For the time being, I'm taking the post down. It probably won't help my site's traffic, but oh well.

I have nothing against people looking for titillating photos of unclothed women. This is just not the blog for that. If you want to read about my rather uneventful life, adventures in role playing game design and other creative endeavors, kombucha, cooking, pets, octopuses, tattoos, midwifery, religion, spouses, and offspring, then welcome! Read on. If you're looking for images of the female body sans clothes, perhaps sitting with other unclothed beauties, there are zillions of other websites out there that offer that kind of fun.

If you're the traveling type, you might consider a vacation to Finland, where the activity I described is very popular.

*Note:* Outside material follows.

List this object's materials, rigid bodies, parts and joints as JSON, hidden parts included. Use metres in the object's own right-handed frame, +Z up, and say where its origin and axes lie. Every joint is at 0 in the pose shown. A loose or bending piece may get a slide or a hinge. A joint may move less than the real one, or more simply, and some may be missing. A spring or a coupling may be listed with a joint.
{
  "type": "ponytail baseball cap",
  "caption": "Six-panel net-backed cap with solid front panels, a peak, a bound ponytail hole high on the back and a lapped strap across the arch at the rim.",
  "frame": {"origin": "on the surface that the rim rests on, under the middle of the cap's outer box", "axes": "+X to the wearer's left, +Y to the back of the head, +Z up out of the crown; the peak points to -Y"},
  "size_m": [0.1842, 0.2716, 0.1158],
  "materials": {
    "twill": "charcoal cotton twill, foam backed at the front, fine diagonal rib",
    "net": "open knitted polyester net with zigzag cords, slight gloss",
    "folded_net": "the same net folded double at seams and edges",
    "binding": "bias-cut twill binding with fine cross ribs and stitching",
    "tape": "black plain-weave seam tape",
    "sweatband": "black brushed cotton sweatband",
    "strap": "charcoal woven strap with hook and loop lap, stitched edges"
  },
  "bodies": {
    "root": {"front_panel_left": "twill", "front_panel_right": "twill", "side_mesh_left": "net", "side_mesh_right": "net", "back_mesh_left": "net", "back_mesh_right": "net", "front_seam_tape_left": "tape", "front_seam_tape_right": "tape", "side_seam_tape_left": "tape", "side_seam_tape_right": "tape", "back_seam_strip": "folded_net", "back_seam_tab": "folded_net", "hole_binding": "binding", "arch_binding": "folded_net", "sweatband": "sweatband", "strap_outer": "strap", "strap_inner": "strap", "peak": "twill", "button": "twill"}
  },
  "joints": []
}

Anyway, thanks for visiting!

25 January 2009

I lost my superpower!

And I'm okay with that! I've been nursing an infant, toddler, or preschooler since May 29, 1999, with a 1 year hiatus during pregnancy. Ingrid is my last child and my last nursling. Now we are on to another era. My body is once again my own.

So there's some bittersweetness here. A few months ago we came to the conclusion that our family was complete with two kids. No third or fourth baby. I'm a little sad about that, but now I'm Auntie (or Tia) Julia! How cool is that? I'm an only child, so I never really thought about the prospect of being someone's aunt until my sister in law got pregnant.

I'm a bit of a breastfeeding evangelist. I'll hold back for now, except to say that I loved breastfeeding and at times I hated breastfeeding. Plugged ducts, thrush that wouldn't go away, nursing strikes, night nursing, nursing while sick, nursing a sick baby, nursing in public, nursing in front of people who made their disgust apparent, nursing while walking down the street, I've been there, done that. I have heartwarming breastfeeding stories, and stories that would make me (and you) blush. I wouldn't trade any of it. I won't judge any woman who cannot breastfeed and I am a firm believer that breast is best. Period. The more encouragement women get from their families, care-givers, and the rest of the world, the more healthy a nursing relationship she and her baby will have. (stepping off the soapbox now.)

The best thing about weaning is that now that Ingrid is older, I can see that goal of being a midwife with much more clarity.

The thing I'll miss most is that I never got a tee-shirt that said, "I make milk! What's your superpower?"

14 January 2009

Dreamation Drama!


See this from Stone Baby Games (which is me, in case you didn't know). I mean drama in a good way!

I'm really looking forward to Dreamation this year! I'm also going to bring Werewolves of Miller's Hollow to play, inspired by the awesome story that was created in the Knife Fight Werewolf forum game. I'd like to play this bluffing and strategy game with lots of character development and story.

The picture above is of the character in Brotherhood of the Wolf who was the inspiration for my NPC Parthenia, who was the twin sister of my PC William Christian Ellsworth the Printer. Wrong time period, but I imagined her wearing red. How could an unmarried woman named "Parthenia" not wear red in a story about werewolves? Poor Will, by the way, was the next to last character to be hanged.

06 January 2009

Parthenia's Dad

My parents visited us from December 18 to the 28th. It was a fun visit, except I spent the better part of their stay concerned about my dad's health. The last time I saw him was in March in Atlanta (see above) and he was almost 6 months post recovery from congestive heart failure. This time he did not look well. Apparently he wasn't feeling well.

Without getting into the particulars, he was admitted to the hospital on Saturday, and has been in ICU since then. He was a blockage of the large intestine. They performed a sigmoidoscopy Monday and biopsied a section. We'll know more tomorrow.

My dad will be 66 in about two weeks. I am very concerned about him.